Friday 13 April 2007

There is a limit on free speech

Freedom of speech is a cherished right in Canada and the US but there are limits as to what you can say in public. For example, you cannot publicly refer to a black person as a nigger and get away with it. Here is a tale that shows you just what can happen to a pubic figure who makes insulting comments against people in a rude and derogatory manner.

Donald Imus Jr., who was born July 23, 1940, in Riverside, California began his radio career as a disc jockey in 1968 in California, working in Palmdale, Stockton and Sacramento. He also spent a short time in Cleveland, then moved to New York in 1971, remaining there except for another brief stint in Cleveland in 1978. In 1996, the CBS Imus program, "Imus in the Morning" began simulcasting on MSNBC. There's a reason Imus was classified as a "shock jock". Just like Howard Stern, Imus liked to shock his listeners.
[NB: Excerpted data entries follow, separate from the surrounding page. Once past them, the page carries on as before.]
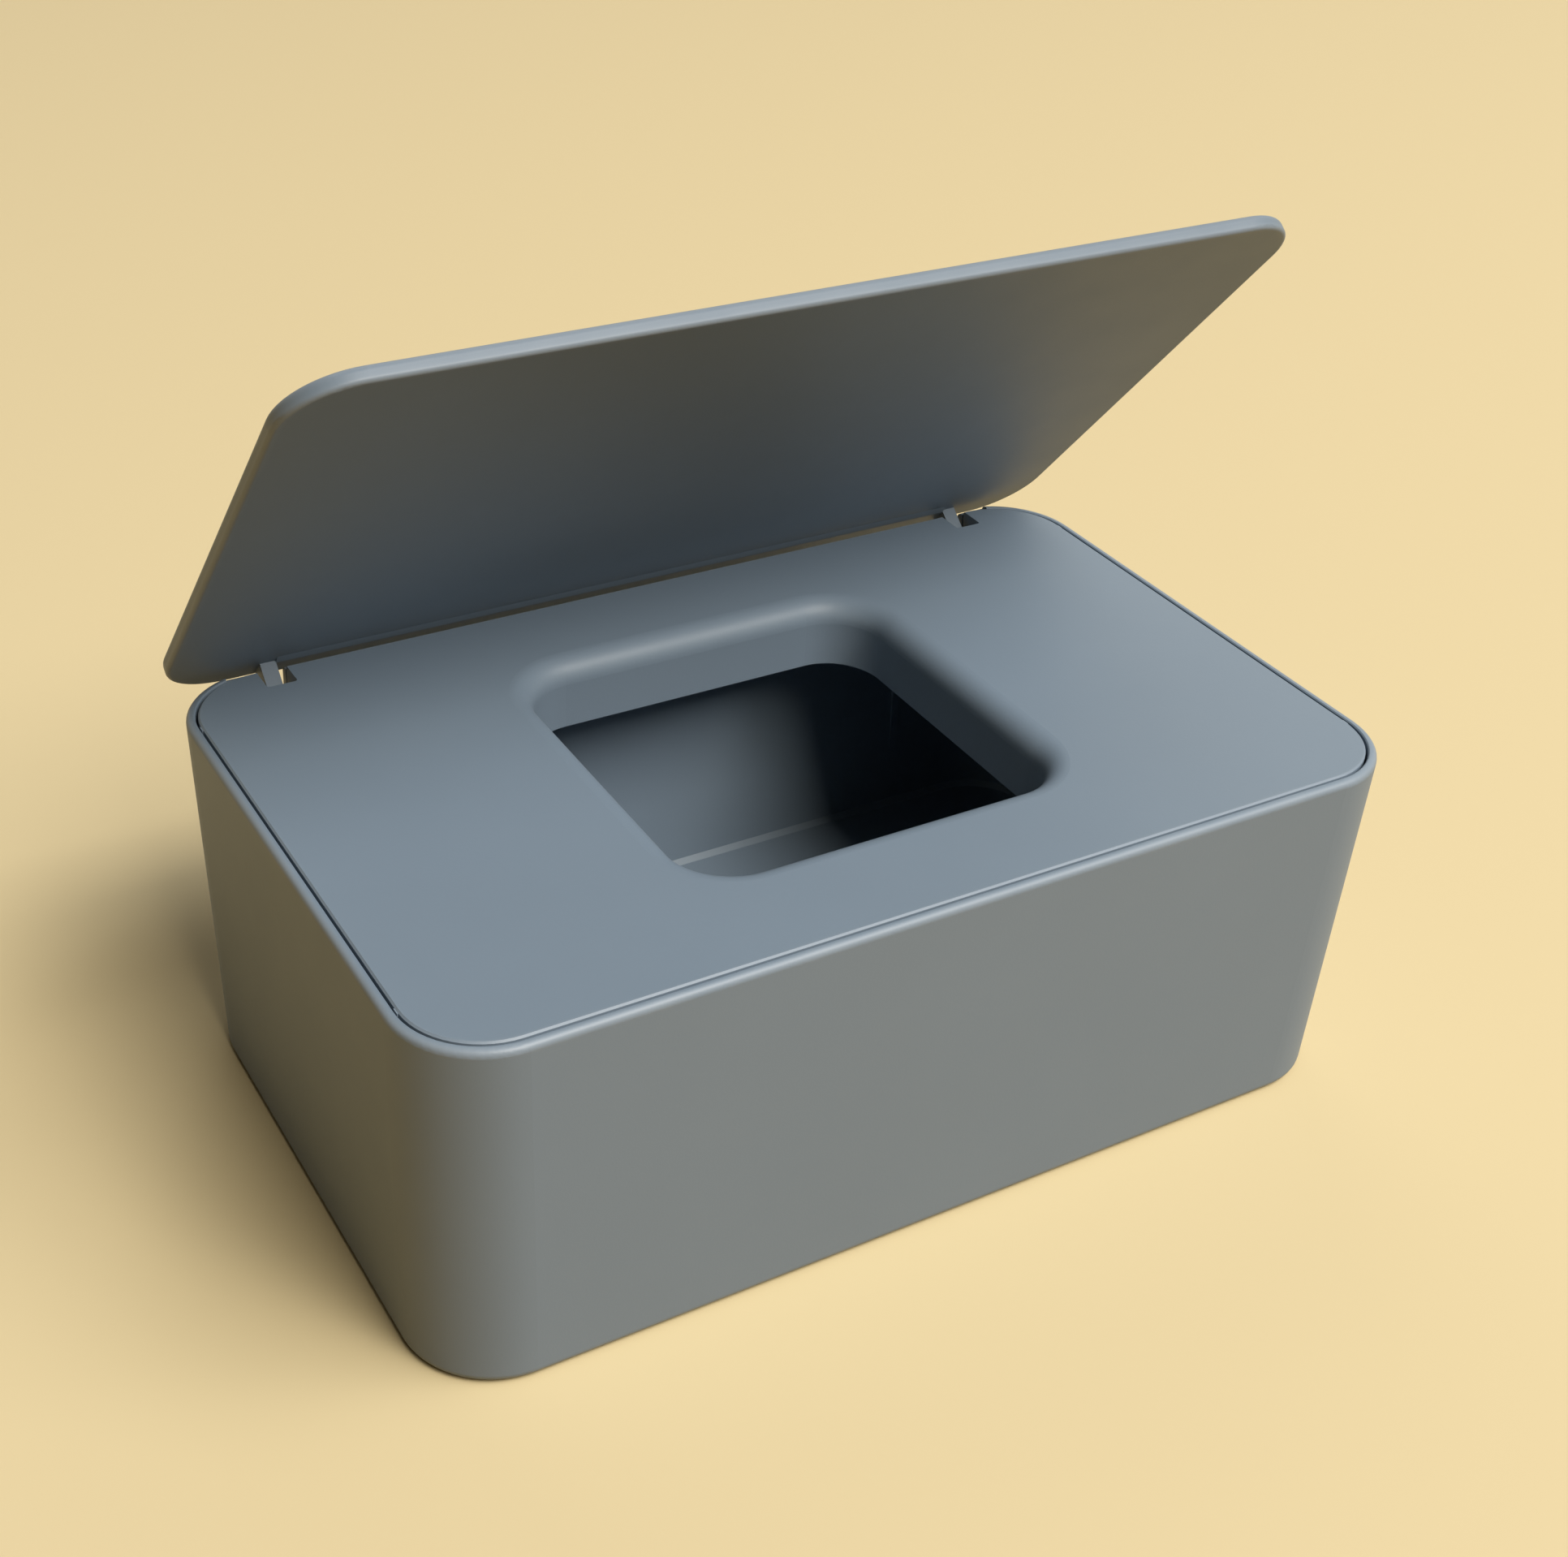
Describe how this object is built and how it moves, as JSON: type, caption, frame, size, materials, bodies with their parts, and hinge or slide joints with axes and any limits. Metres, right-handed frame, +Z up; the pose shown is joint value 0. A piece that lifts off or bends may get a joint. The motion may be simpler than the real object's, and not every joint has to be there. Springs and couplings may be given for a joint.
{
  "type": "wipes dispenser",
  "caption": "Countertop box for wipes with a lift-out inner cover, a rolled square dispensing opening and a flip lid on two hinge arms.",
  "frame": {"origin": "on the surface that the feet stand on, under the middle of the tub", "axes": "+Z up, +X along the long side to the right, +Y to the back, where the lid is hinged"},
  "size_m": [0.1908, 0.1259, 0.158],
  "materials": {
    "tub_plastic": "fine satin moulded, blue-grey",
    "cover_plastic": "fine satin moulded, blue-grey",
    "lid_plastic": "fine satin moulded, blue-grey",
    "pin_steel": "plain drawn wire",
    "foot_rubber": "matte grey"
  },
  "bodies": {
    "box": {"tub": "tub_plastic", "front_left_foot": "foot_rubber", "front_right_foot": "foot_rubber", "rear_left_foot": "foot_rubber", "rear_right_foot": "foot_rubber"},
    "cover": {"inner_cover": "cover_plastic"},
    "lid": {"flip_lid": "lid_plastic", "left_hinge_pin": "pin_steel", "right_hinge_pin": "pin_steel"}
  },
  "joints": [
    {"name": "cover_lift", "type": "slide", "parent": "box", "child": "cover", "axis": [0, 0, 1], "range_m": [0, 0.08]},
    {"name": "lid_hinge", "type": "hinge", "parent": "cover", "child": "lid", "pos_m": [0, 0.0565, 0.06325], "axis": [-1, 0, 0], "range_deg": [-49.2, 50.8]}
  ]
}
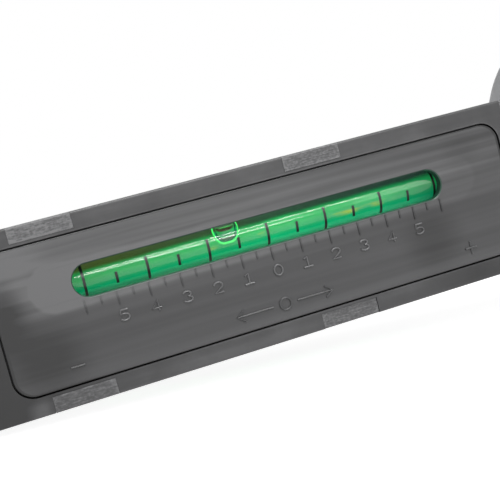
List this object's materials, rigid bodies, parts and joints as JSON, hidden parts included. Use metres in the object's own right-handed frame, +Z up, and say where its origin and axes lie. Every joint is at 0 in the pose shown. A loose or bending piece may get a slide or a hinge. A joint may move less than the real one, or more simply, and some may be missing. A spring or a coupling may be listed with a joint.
{
  "type": "camber caster gauge",
  "caption": "Magnetic wheel alignment gauge: a square moulded case with a green level vial behind a window and raised degree scale, and a round pot magnet with a sprung centring pin.",
  "frame": {"origin": "centre of the magnet face, on the axis of the centring pin", "axes": "+X out of the magnet face and along the case, -Y out of the camber dial, +Z up as that dial is read"},
  "size_m": [0.2354, 0.078, 0.078],
  "materials": {
    "case_abs": "moulded, fine satin",
    "dial_abs": "moulded, fine satin",
    "key_abs": "moulded, scuffed",
    "cradle_abs": "moulded, off-white",
    "vial_acrylic": "clear, polished",
    "vial_liquid": "clear green liquid",
    "plug_rubber": "matt",
    "washer_nylon": "moulded nylon",
    "knob_steel": "turned, fluted",
    "spring_steel": "drawn wire",
    "pin_steel": "turned, polished",
    "cup_paint": "grey satin paint on steel",
    "magnet_ferrite": "sintered ferrite, ground",
    "pole_steel": "ground steel",
    "bush_brass": "turned",
    "screw_steel": "zinc plated"
  },
  "bodies": {
    "case": {"back_cover": "dial_abs", "back_latch_keys": "key_abs", "base_neck": "case_abs", "camber_cradle": "cradle_abs", "camber_dial_plate": "dial_abs", "camber_levelling_pads": "plug_rubber", "camber_levelling_screws": "screw_steel", "camber_vial_liquid": "vial_liquid", "camber_vial_plugs": "plug_rubber", "camber_vial_tube": "vial_acrylic", "case_shell": "case_abs", "cross_level_liquid": "vial_liquid", "cross_level_plugs": "plug_rubber", "cross_level_tube": "vial_acrylic", "cup_screws": "screw_steel", "end_cap": "case_abs", "end_cap_screws": "screw_steel", "front_latch_keys": "key_abs", "inner_pole": "pole_steel", "lower_caster_dial_plate": "dial_abs", "lower_caster_knob_ring": "plug_rubber", "lower_caster_pivot_screw": "screw_steel", "lower_caster_pivot_washer": "washer_nylon", "magnet_cup": "cup_paint", "neck_screws": "screw_steel", "pin_bush": "bush_brass", "pin_spring": "spring_steel", "ring_magnet": "magnet_ferrite", "upper_caster_dial_plate": "dial_abs", "upper_caster_knob_ring": "plug_rubber", "upper_caster_pivot_screw": "screw_steel", "upper_caster_pivot_washer": "washer_nylon"},
    "centring_pin": {"centring_pin": "pin_steel"},
    "upper_knob": {"upper_caster_zero_knob": "knob_steel", "upper_caster_knob_clip": "spring_steel"},
    "upper_cradle": {"upper_caster_cradle": "cradle_abs", "upper_caster_vial_tube": "vial_acrylic", "upper_caster_vial_liquid": "vial_liquid", "upper_caster_vial_plugs": "plug_rubber"},
    "lower_knob": {"lower_caster_zero_knob": "knob_steel", "lower_caster_knob_clip": "spring_steel"},
    "lower_cradle": {"lower_caster_cradle": "cradle_abs", "lower_caster_vial_tube": "vial_acrylic", "lower_caster_vial_liquid": "vial_liquid", "lower_caster_vial_plugs": "plug_rubber"}
  },
  "joints": [
    {"name": "centring_pin_slide", "type": "slide", "parent": "case", "child": "centring_pin", "axis": [-1, 0, 0], "range_m": [0, 0.01], "stiffness_N_per_m": 350, "springref_m": -0.005, "deforming": ["pin_spring"]},
    {"name": "upper_knob_turn", "type": "hinge", "parent": "case", "child": "upper_knob", "pos_m": [-0.212, 0.0058, 0.0146], "axis": [1, 0, 0], "range_deg": [-60, 60]},
    {"name": "upper_cradle_tilt", "type": "hinge", "parent": "case", "child": "upper_cradle", "pos_m": [-0.0535, 0.0058, 0.01505], "axis": [0, 0, -1], "range_deg": [-1.25, 1.25]},
    {"name": "lower_knob_turn", "type": "hinge", "parent": "case", "child": "lower_knob", "pos_m": [-0.212, -0.0058, -0.0146], "axis": [1, 0, 0], "range_deg": [-60, 60]},
    {"name": "lower_cradle_tilt", "type": "hinge", "parent": "case", "child": "lower_cradle", "pos_m": [-0.0535, -0.0058, -0.01505], "axis": [0, 0, 1], "range_deg": [-1.25, 1.25]}
  ],
  "couplings": [
    {"joint": "upper_cradle_tilt", "follows": "upper_knob_turn", "ratio": 0.020048},
    {"joint": "lower_cradle_tilt", "follows": "lower_knob_turn", "ratio": 0.020048}
  ]
}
A scandal in 2007 erupted the day after the Rutger’s Women’s Basketball team, which includes eight women who are black and two who are white, fell to Tennessee in the NCAA women's championship. The young team, which began the season with low expectations by losing a game, nevertheless, won a big following. Speaking on air with his producer Bernard McGuirk, Imus had referred to the team as "nappy-headed hos" and "jigaboos," along with other derogatory remarks. Since slavery times, “nappy” has been used to malign the natural hair texture of many people of African descent which is dense, dark and tightly curled. “If your hair wasn't straight, it was called nappy. Nappy hair meant you weren't beautiful or desirable,” said Nsenga Burton, professor of communications and media studies at Goucher College in Baltimore. The irony of Imus' comment is that many of the Rutgers players have straightened hair. Nevertheless, nappy hair for a long time was seen as a bad thing. When Don Imus referred to the women of the Rutgers basketball team as “nappy-headed hos” – The word ‘hos’ may have been a shorted version of the word ‘hosed’ which means, “referring to a situation beyond salvage or repair”. He possibly may have been referring to the manner in which the team played basketball. However, "hos" is also the short form for"whores". The word "jigaboos" is a demeaning slang word describing back people.

Until his idiotic flameout, Don Imus was the nearest thing radio jocks ever had to a success story in talk radio.

Imus initially was given a two-week suspension for calling the Rutgers women's basketball team "nappy-headed hos and jigaboos on the air but outrage continued to grow and advertisers bolted from his CBS radio show and its MSNBC simulcast, so CBS fired Don Imus from his radio program on April 13, 2007, the finale to a stunning fall for one of the nation's most prominent broadcasters. Previously, his show was bringing in $20 million annually in advertising. His ten-cent brain caused him to lose his $10 million dollar annual salary.

Now this fool will no doubt get another job as a radio jock but he won’t be making the kind of money he made with CBS and MSNBC. That is the cost of being stupid when one steps over the limits of free speech. On his final show, Imus was moaning how the “hypocritical” newspapers had turned on him. Talk about being clueless --- he was counting on editorial writers to save him. Trying to save him would be akin to rearranging the deck chairs while the Titanic was sinking.